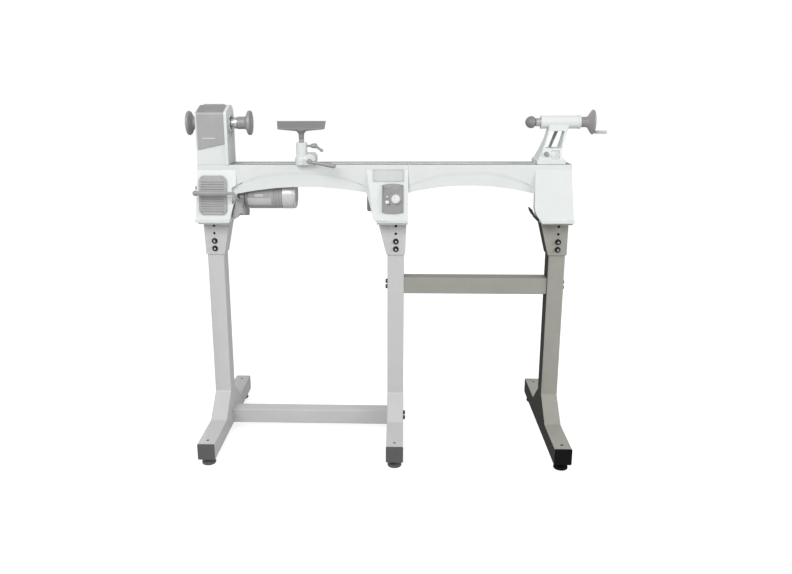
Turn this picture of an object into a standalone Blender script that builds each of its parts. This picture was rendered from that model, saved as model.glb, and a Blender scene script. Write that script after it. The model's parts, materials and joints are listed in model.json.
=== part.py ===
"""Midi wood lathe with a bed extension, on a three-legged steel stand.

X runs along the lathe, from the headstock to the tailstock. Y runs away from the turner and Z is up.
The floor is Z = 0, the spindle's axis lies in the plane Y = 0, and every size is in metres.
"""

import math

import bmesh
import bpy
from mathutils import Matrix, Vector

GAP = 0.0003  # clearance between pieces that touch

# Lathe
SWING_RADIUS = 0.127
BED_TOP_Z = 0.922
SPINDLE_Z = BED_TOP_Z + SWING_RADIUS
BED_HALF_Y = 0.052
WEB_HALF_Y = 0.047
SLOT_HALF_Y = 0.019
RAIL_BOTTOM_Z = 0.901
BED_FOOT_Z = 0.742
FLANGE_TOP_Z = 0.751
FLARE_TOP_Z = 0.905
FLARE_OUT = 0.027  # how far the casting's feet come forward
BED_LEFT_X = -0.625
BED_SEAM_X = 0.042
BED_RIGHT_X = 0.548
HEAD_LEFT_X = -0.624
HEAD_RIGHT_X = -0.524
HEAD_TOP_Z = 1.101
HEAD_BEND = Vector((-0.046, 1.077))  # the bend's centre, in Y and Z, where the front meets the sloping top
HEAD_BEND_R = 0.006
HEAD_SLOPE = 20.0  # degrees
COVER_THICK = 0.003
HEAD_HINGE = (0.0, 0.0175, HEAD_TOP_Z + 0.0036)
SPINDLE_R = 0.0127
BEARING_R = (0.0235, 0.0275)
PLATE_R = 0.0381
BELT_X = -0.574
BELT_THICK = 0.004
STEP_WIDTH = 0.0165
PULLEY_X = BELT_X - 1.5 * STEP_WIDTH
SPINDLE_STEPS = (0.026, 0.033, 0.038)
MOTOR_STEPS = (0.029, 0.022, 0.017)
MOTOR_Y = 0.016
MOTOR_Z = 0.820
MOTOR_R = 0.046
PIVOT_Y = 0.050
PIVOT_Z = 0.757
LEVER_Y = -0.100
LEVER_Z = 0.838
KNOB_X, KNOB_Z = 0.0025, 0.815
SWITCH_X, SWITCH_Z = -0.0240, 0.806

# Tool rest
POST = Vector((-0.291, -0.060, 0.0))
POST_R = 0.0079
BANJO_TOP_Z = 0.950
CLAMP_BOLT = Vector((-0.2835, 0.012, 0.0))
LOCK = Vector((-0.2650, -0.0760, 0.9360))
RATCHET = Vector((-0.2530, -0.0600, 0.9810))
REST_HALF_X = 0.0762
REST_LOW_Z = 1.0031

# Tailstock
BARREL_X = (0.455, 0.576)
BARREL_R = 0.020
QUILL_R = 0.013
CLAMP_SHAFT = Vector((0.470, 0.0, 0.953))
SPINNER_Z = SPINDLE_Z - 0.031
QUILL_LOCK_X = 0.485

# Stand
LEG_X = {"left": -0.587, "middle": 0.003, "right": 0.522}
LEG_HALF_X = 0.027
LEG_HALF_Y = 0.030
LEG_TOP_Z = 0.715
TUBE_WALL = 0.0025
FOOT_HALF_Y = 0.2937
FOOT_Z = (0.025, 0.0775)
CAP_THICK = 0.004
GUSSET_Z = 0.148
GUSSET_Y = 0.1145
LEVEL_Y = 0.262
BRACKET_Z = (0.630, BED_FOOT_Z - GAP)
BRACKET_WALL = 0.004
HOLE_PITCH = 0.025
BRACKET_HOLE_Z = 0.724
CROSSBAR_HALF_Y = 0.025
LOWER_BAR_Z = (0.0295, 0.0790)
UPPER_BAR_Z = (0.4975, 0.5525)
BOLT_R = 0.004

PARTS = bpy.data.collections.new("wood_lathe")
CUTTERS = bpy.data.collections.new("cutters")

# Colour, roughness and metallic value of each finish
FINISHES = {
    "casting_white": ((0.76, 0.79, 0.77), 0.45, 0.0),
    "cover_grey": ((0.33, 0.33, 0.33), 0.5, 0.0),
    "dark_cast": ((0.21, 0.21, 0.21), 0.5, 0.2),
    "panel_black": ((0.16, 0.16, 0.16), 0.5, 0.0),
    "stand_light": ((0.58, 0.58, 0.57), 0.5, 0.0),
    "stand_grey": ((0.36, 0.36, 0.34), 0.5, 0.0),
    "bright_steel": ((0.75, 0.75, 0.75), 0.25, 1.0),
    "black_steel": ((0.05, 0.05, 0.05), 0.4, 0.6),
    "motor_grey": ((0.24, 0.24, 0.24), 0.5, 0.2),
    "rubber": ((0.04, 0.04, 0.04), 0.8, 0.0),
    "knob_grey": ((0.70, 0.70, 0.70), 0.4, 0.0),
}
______
From the first line of the data above to the line holding "GAP = 0.0003", reproduce each line exactly; emit no other lines.

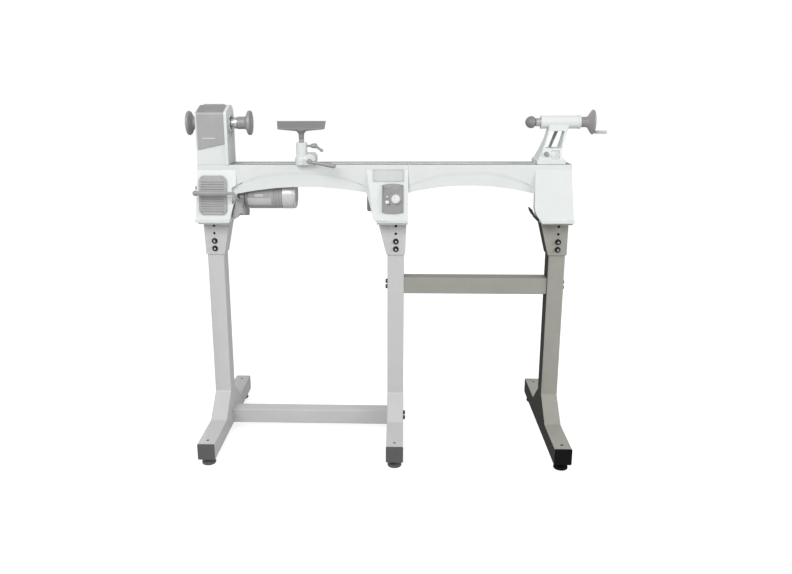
Turn this picture of an object into a standalone Blender script that builds each of its parts. This picture was rendered from that model, saved as model.glb, and a Blender scene script. Write that script after it. The model's parts, materials and joints are listed in model.json.
=== part.py ===
"""Midi wood lathe with a bed extension, on a three-legged steel stand.

X runs along the lathe, from the headstock to the tailstock. Y runs away from the turner and Z is up.
The floor is Z = 0, the spindle's axis lies in the plane Y = 0, and every size is in metres.
"""

import math

import bmesh
import bpy
from mathutils import Matrix, Vector

GAP = 0.0003  # clearance between pieces that touch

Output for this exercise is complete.